A birthday message from an old friend helps keep the connection alive. It’s no surprise lots of successful brands try to replicate this effect with their customers.

Birthday emails tick a lot of boxes for email marketing best practices: There’s an occasion, they’re personal and they offer something of value. So why not ask new newsletter subscribers for their birthdays and send them a little treat once a year. After all, who doesn’t like to feel special on their birthday?

Birthday emails from Subway and Nike.

How to set up email automations

For many types of automations, all you need is an email marketing tool like Mailchimp. These systems automatically integrate welcome emails and other automations into sign-up forms and offer date-trigger features for holiday and birthday emails.

Similarly, any online shop setup will include order confirmation emails as part of its workflow. And if your email system marketing system is part of your CRM (or synched with your CRM) you’ll have even more options for setting up automated emails based on purchase triggers.

If your systems aren’t already integrated, another option is a workflow automation tool like Zapier. This allows you to coordinate between systems, so actions in one program can trigger a response – like sending an email – in another.

Screenshot of Mailchimp email automation menu.

Set it and forget it (for a while)

Once you’ve set up your email automations, you can kick back, relax and focus on other tasks on your to-do list. Done and dusted, right? Not quite.
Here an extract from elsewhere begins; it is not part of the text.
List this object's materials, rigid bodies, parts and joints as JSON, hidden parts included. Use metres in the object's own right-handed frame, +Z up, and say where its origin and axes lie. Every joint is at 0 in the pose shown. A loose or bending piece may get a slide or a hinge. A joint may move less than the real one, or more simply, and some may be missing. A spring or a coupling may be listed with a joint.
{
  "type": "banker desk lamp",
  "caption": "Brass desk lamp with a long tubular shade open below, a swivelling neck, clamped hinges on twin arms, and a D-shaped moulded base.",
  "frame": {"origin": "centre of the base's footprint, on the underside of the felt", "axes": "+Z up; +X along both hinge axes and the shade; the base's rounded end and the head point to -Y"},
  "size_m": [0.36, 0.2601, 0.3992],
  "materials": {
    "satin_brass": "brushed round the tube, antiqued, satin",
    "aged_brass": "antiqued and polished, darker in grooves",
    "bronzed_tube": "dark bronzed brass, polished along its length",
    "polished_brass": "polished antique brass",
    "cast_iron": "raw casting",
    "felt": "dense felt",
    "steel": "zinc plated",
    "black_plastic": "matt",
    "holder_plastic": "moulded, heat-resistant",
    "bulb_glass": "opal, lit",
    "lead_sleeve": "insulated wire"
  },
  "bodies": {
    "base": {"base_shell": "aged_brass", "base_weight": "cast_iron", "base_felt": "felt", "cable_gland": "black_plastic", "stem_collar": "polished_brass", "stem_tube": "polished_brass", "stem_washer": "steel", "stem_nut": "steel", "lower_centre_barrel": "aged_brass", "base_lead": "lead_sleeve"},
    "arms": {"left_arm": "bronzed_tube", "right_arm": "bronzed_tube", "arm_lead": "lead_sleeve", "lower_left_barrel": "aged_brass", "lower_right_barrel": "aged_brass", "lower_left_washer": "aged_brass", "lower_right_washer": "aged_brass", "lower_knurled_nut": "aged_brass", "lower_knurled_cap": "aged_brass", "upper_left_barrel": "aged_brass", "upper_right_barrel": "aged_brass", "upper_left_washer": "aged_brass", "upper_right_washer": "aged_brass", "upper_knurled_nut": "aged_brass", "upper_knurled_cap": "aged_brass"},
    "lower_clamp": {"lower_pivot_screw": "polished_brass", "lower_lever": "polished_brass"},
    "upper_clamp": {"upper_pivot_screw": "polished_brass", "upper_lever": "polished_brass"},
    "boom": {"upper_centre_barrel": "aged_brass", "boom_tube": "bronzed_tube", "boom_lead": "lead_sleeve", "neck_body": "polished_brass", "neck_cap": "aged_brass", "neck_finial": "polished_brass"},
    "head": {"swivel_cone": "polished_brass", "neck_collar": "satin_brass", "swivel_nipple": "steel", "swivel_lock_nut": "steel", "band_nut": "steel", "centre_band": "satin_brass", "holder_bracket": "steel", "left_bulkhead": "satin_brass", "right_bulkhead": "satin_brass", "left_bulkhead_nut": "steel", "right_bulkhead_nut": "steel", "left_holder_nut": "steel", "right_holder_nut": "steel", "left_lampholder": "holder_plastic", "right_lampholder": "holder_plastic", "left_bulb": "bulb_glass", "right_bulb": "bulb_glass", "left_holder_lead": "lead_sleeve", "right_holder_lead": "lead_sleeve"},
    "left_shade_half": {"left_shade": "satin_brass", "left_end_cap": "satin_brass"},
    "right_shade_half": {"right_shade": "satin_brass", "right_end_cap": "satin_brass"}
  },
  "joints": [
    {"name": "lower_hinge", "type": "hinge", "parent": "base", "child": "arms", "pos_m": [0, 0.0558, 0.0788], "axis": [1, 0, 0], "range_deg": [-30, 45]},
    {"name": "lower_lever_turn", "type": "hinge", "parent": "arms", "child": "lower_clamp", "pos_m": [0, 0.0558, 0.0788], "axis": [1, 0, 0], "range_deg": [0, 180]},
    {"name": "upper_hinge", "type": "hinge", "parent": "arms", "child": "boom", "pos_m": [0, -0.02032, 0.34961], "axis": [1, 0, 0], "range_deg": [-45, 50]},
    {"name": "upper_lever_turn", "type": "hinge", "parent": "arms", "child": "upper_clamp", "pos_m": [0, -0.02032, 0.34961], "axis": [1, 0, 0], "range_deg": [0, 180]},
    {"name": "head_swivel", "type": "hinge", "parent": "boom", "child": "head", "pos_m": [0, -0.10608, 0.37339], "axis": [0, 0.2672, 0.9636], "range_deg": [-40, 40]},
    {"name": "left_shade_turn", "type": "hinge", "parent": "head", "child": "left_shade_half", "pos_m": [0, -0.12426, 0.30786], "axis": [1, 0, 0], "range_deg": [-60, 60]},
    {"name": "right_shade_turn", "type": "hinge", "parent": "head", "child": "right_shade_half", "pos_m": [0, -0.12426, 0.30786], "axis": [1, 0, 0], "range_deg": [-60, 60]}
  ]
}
Just like any other campaign, you’ll need to track automated emails’ performance and make adjustments as needed. So schedule some time to check in now and then to see how things are going.

After all, the point of email automation is to send emails that are relevant and engaging for your customers. Relationship-building can’t be totally automated. So plan your email automations with care and creativity, and listen to what your customers are telling you with their clicks and opens.